Beginning with The Orchard Keeper, published in 1965 when McCarthy was in his early 30s, and concluding with the late-career diptych of novels The Passenger and Stella Maris that materialised last year after a 15-year break, McCarthy’s fiction was animated by an unrelenting pessimism regarding human nature and our place in the cosmos that puts his work violently at odds with the progressivist optimism that has become orthodoxy to contemporary literary culture. A deranged utterance from his most unforgettable creation, the Luciferian Judge Holden in Blood Meridian – “Whatever in creation exists without my knowledge exists without my consent” – has become a meme-slogan of the internet age, signifier of the ancient ecstatics of excess, carnage and madness, the lust for mayhem and atrocity that persists in the foundations of rationalist enterprise and the bright town squares of the online.
It was that novel – his fifth, published in 1985 – that exploded McCarthy’s reputation, and which may prove to be his most enduring work. While violence and bloodlust had always featured in his fictive visions, Blood Meridian was an unprecedented and visionary bloodbath, a revisionist western that depicted the US-Mexico borderlands of the mid-1800s as a site of such epic, extravagant savagery that it was as if hell had breached the parched desert surface to gush and pour its molten fires across the blood-soaked earth.
The picturesque, idyllic title of the novel that followed seven years later, All the Pretty Horses, seems almost like a joke after the volcanic carnage and soaring, Old Testament lyricism of Blood Meridian. And indeed there is an idyllic, rhapsodic quality to that gentler novel’s vision of the American west – a gorgeousness to the prose, and to its narrative of two young friends riding on horseback across the continent’s great, open landscapes, that was personified in the beauty of Penélope Cruz when the novel was adapted for film in 2000.
While the film of All the Pretty Horses did not do full justice to its source novel, McCarthy was generally fortunate in how his books were adapted for cinema. After filling out the Border Trilogy, with The Crossing and Cities of the Plain, McCarthy published the novel No Country for Old Men in 2005, and then, perhaps his most beloved yet also his bleakest novel, The Road, in 2006. The former was the basis for the Coen brothers’ best film and a masterpiece of modern American cinema, while the latter was adapted as a film that admirably captured the source novel’s blasted, snowy, desolate palette (The Road, for those who have not read it, depicts a hellish, post-apocalyptic America where human beings are farmed for their flesh in dank underground dungeons, while gangs of cannibal-warlords possessing slave-harems roam the land).

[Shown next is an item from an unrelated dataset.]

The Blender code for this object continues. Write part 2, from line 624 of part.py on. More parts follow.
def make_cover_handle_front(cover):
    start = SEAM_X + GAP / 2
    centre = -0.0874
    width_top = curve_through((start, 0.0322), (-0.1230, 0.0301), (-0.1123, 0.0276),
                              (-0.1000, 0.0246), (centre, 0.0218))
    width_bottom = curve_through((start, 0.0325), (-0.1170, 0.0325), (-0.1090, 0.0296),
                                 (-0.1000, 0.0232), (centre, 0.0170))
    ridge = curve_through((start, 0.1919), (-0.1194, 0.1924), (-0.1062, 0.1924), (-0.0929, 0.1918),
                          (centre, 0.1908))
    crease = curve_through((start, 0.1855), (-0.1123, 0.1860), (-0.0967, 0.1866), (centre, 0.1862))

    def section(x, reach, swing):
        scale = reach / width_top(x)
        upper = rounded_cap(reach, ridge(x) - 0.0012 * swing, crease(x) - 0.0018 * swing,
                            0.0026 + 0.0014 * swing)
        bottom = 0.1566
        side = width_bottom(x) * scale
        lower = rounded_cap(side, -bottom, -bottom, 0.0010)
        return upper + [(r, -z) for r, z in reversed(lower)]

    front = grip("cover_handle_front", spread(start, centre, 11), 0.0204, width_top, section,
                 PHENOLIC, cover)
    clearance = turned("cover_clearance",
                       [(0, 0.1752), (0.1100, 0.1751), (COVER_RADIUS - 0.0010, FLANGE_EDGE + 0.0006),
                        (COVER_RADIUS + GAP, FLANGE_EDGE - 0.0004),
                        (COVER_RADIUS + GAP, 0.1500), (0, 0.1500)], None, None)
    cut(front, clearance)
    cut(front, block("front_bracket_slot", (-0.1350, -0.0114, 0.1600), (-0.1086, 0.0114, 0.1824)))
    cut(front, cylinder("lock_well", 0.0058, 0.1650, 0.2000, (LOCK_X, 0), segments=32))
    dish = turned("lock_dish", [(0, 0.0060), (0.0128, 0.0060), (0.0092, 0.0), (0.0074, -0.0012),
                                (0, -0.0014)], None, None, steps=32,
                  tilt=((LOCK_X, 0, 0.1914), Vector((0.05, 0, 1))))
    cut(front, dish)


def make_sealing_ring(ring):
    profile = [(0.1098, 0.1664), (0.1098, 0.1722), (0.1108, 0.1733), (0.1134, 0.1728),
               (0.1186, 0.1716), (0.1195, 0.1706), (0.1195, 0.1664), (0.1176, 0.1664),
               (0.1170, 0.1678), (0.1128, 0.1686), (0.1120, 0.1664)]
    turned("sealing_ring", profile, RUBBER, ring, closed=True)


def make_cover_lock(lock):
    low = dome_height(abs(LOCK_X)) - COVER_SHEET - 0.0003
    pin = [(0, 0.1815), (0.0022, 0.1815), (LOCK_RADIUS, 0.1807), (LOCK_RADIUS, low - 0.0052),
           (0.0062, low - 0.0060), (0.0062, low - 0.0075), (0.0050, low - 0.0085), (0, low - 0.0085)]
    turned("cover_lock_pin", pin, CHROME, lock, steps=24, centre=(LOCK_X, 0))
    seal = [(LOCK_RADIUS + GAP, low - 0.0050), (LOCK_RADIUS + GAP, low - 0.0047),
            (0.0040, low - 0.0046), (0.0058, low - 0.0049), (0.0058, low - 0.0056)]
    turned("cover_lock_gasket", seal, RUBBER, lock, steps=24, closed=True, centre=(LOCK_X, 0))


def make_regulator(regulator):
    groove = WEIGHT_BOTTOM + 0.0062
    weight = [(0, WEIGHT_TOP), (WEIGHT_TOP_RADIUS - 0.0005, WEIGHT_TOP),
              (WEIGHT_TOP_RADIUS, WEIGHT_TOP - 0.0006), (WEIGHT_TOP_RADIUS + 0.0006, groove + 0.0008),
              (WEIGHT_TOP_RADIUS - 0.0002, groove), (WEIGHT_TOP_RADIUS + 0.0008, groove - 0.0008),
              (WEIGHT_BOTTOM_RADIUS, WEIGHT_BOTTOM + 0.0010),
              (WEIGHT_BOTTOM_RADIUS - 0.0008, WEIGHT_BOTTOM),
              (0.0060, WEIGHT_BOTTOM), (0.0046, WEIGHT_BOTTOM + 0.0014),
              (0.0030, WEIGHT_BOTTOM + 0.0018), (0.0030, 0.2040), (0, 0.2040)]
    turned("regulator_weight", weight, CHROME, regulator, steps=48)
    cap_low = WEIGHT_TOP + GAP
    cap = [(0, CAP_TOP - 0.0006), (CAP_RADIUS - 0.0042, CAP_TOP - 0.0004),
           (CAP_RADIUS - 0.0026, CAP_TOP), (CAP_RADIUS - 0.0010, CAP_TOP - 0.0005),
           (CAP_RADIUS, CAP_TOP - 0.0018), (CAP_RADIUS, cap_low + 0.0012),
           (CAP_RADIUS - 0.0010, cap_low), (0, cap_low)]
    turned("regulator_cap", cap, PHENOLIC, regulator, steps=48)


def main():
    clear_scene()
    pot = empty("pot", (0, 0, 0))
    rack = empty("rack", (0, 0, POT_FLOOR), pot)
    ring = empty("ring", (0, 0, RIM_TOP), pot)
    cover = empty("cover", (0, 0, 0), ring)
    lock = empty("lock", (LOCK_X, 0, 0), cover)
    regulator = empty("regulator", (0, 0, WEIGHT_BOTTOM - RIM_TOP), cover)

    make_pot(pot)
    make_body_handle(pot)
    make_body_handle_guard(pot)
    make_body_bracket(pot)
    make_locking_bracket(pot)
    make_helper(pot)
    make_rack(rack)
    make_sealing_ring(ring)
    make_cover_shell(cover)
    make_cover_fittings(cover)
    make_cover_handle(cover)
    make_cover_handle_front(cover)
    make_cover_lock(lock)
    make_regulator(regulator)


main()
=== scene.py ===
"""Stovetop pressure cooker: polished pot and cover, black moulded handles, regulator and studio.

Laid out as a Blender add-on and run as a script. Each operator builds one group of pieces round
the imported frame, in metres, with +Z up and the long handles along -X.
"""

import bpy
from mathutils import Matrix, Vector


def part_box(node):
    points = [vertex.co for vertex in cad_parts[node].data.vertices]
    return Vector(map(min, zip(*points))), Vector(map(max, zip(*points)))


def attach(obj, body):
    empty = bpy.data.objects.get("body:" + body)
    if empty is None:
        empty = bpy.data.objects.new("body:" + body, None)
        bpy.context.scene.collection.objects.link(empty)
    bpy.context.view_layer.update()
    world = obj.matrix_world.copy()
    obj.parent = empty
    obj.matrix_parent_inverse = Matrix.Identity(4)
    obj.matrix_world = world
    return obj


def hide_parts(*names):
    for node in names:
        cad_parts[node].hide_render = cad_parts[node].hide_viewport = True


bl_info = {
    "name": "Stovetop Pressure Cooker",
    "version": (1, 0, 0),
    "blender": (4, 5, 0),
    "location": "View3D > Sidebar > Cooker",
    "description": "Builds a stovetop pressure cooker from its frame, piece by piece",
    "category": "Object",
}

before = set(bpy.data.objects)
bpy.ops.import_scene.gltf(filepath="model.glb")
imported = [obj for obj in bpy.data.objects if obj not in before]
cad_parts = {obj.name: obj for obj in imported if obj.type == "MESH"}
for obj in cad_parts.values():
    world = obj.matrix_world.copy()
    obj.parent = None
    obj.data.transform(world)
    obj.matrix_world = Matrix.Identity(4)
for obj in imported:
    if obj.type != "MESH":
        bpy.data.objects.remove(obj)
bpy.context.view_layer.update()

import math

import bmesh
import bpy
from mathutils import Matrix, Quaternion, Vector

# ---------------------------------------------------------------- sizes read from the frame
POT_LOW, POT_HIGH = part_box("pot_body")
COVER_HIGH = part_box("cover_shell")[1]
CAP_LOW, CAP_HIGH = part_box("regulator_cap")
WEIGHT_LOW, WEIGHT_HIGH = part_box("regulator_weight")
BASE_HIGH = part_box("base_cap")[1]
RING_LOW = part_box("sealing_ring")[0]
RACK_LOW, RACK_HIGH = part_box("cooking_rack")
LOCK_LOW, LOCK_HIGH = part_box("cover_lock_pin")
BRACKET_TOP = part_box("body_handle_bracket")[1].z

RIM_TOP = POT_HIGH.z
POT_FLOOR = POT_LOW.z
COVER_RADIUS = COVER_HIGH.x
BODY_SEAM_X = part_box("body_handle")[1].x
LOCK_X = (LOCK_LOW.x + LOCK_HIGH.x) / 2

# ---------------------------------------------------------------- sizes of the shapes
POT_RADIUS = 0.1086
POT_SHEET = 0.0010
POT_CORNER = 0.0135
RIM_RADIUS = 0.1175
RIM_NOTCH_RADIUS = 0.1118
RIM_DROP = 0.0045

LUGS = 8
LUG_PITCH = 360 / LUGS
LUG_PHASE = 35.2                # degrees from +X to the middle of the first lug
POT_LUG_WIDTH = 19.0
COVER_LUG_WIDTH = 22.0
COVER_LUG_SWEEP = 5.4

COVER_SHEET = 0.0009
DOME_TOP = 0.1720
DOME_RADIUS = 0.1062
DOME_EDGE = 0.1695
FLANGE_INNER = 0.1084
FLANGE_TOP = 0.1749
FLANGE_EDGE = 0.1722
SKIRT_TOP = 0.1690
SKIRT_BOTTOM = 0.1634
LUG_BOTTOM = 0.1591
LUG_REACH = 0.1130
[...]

In the decade-and-a-half between The Road and his final two novels – a period McCarthy spent attending lectures and feeding an interest in science and mathematics at the Santa Fe Institute in New Mexico – he turned his hand to screenwriting. Ridley Scott’s 2013 film The Counselor, made from a McCarthy screenplay, was critically panned and was a commercial flop despite a dazzling cast, almost overburdened with stars. Yet for all its undeniable preposterousness, that film’s total commitment to its own deranged vision – far more gaudy, flamboyant and aesthetically unhinged than anything that ever appeared between the covers of a McCarthy novel – and its authentically terrifying atmosphere of ontological dread and malevolence suggest that it’s bound to become some kind of cult classic … not least for Cameron Diaz’s dead-eyed stare as she grandiosely and inexplicably declares, in what may as well be a summation of the entire McCarthy philosophy, “The slaughter to come is probably beyond our imagining”.
McCarthy had a reputation for reclusiveness, rarely giving interviews once his work had attained sufficient prominence that he could get away with only minimally publicising himself. When he did emerge, improbably, into the blinding lights of the The Oprah Winfrey Show after Winfrey had selected The Road for her career-making book club, the results were memorably awkward: McCarthy visibly blushed on being asked whether the novel was in essence a love letter to his son.
How curious to think that a novel so unsparingly horrific, so concise and total a vision of cataclysm, achieved such popularity as to bring its author into the good graces of Winfrey. I first read that unforgettable book shortly after its publication. Many of its images and scenes stayed with me, as did its sombre lyricism which insisted on finding a spectral beauty in a derelict cosmos, a smashed and blackened planet, a shattered civilisation. No passage in all of McCarthy’s magnificent oeuvre haunted me more than the lines in The Road that suggested how rapidly the comforts and niceties of our world would be supplanted by something more ancient, terrible and irrational in the wake of an unspecified cataclysm: “Within a year there were fires on the ridges and deranged chanting. The screams of the murdered. By day the dead impaled on spikes along the road.”